Celtic_Minstrel wrote:
April 30th, 2020, 2:15 am
Final note: while I'm not necessarily agreeing with skeptical_troll's most recent post, I do admit that the existence of a Ruby of Fire certainly does make one wonder if there are stones of other elements – an Emerald of Earth, or a Sapphire of Air, or an Opal of Water? Not something that needs to be decided, though – it could be left open.
What exactly are you not agreeing with skepticals last post. I think it serves a good background not only the dunefolk/dwarf dynamics but also might tie well in with the northern lore. Am I missing something crucial here?

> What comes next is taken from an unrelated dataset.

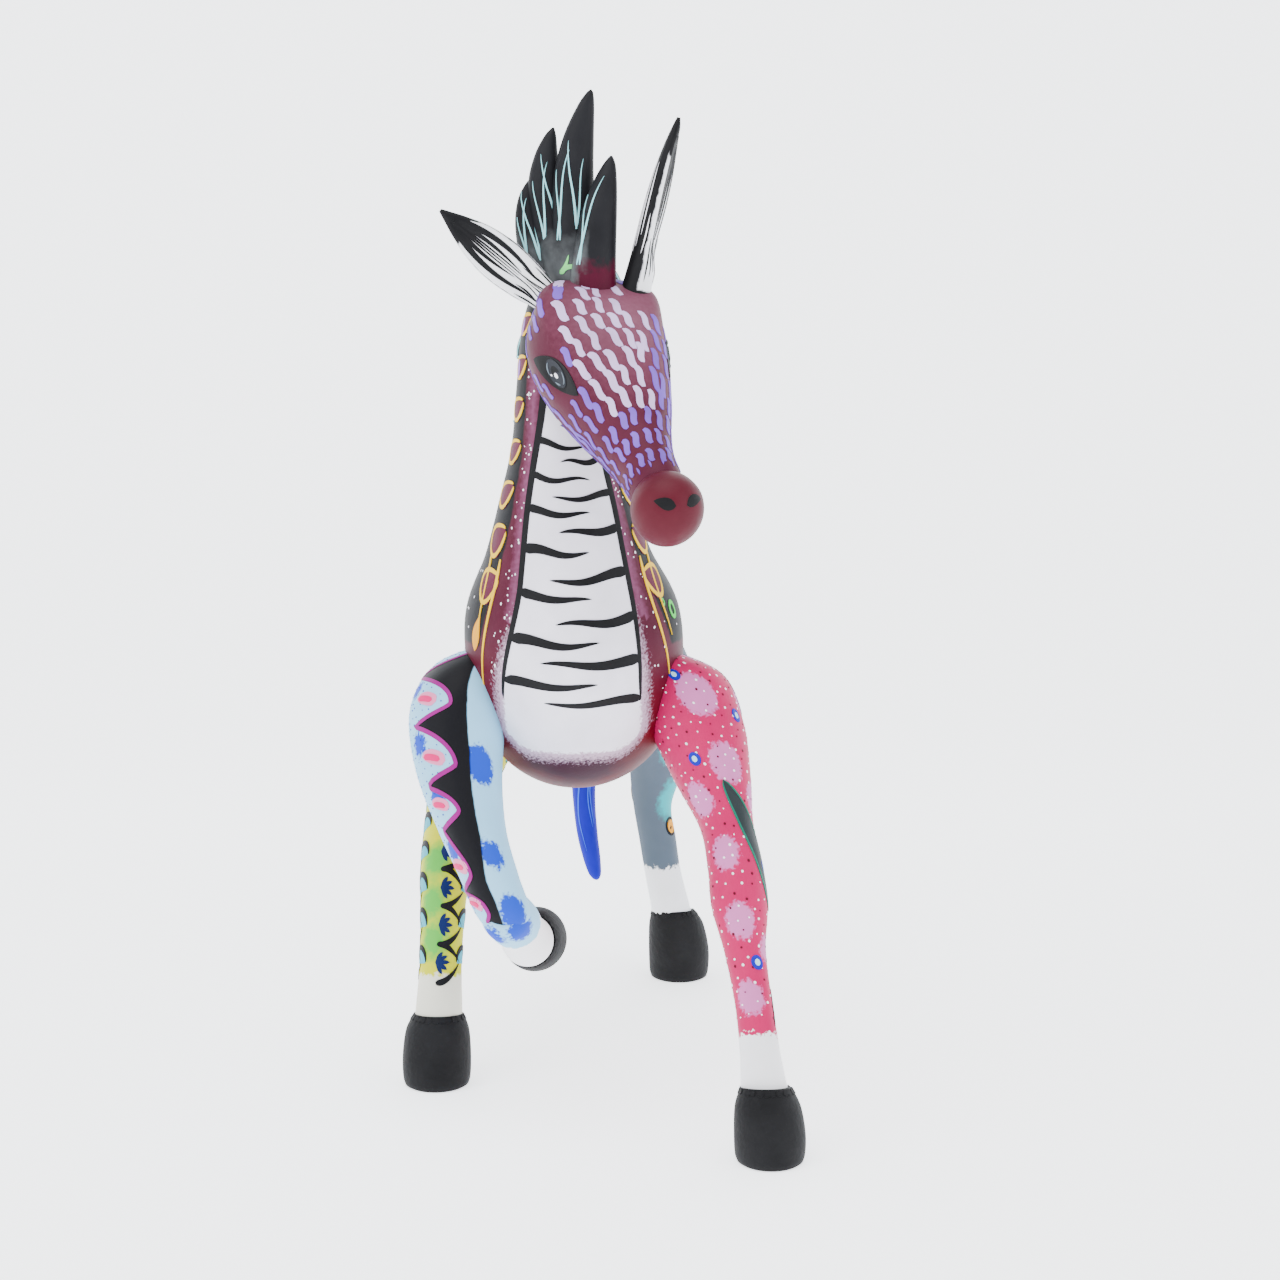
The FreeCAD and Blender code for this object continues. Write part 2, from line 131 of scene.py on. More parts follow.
class Skin:
    """Rings are x, y, z, lean, half width, half depth in millimetres and degrees."""

    def __init__(self, rings, matrix=None, carve=None):
        self.columns = list(zip(*rings))
        self.matrix = matrix or Matrix.Identity(4)
        self.carve = carve
        self.reach = [0.0]
        for here, there in zip(rings, rings[1:]):
            self.reach.append(self.reach[-1] + max(0.5, math.dist(here[:3], there[:3])))
        self.length = self.reach[-1]

    def ring(self, v):
        """The six numbers of the oval at v, from 0 to 1 along the form."""
        wanted = min(max(v, 0.0), 1.0) * self.length
        index = 0
        while index < len(self.reach) - 2 and self.reach[index + 1] < wanted:
            index += 1
        span = self.reach[index + 1] - self.reach[index]
        position = index + min(max((wanted - self.reach[index]) / span, 0.0), 1.0)
        return [curve(column, position) for column in self.columns]

    def girth(self, v):
        """Distance once round the oval."""
        ring = self.ring(v)
        return 2 * math.pi * math.sqrt((ring[4] ** 2 + ring[5] ** 2) / 2)

    def flat(self, u, v):
        """The point in millimetres, before the form is placed."""
        x, y, z, lean, wide, deep = self.ring(v)
        angle = 2 * math.pi * u
        swell = 1.0 if self.carve is None else self.carve(u % 1.0, v)
        across = max(wide, 0.2) * math.sin(angle) * swell
        front = -max(deep, 0.2) * math.cos(angle) * swell
        lean = math.radians(lean)
        return Vector((x + across, y + front * math.cos(lean), z + front * math.sin(lean)))

    def point(self, u, v, lift=0.0):
        """A point on the skin in metres, lifted this many millimetres off it."""
        here = self.flat(u, v)
        if lift:
            here = here + self.normal(u, v) * lift
        return self.matrix @ (here * MM)

    def normal(self, u, v):
        step = 0.004
        round_way = self.flat(u + step, v) - self.flat(u - step, v)
        along_way = self.flat(u, min(v + step, 1)) - self.flat(u, max(v - step, 0))
        out = round_way.cross(along_way)
        if out.length < 1e-9:
            return Vector((0, 0, 1))
        out.normalize()
        x, y, z = self.ring(v)[:3]
        return out if out.dot(self.flat(u, v) - Vector((x, y, z))) >= 0 else -out


def finish_mesh(bm, name, body, slot, *materials, smooth=True):
    """Turn a bmesh into an object that rides on its body."""
    mesh = bpy.data.meshes.new(name)
    bm.to_mesh(mesh)
    bm.free()
    for material in materials:
        mesh.materials.append(material)
    for face in mesh.polygons:
        face.use_smooth = smooth
    thing = bpy.data.objects.new(name, mesh)
    bpy.context.scene.collection.objects.link(thing)
    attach(thing, body)
    return thing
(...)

As for the elemental stones , it could be , but I wouldn't focus too much on "one stone for each element". It would be enough to acknowledge that there are such runic stones with magical properties which come in different sizes (or shards). The ruby of fire is just yet the biggest to be known.
In the dunefolk origin story, when I was saying that the "mountain" tribes used runic stones to terrorise the "dune" tribes, I never thought of stones as big as the ruby of fire. I was thinking more like shards or something a lot smaller.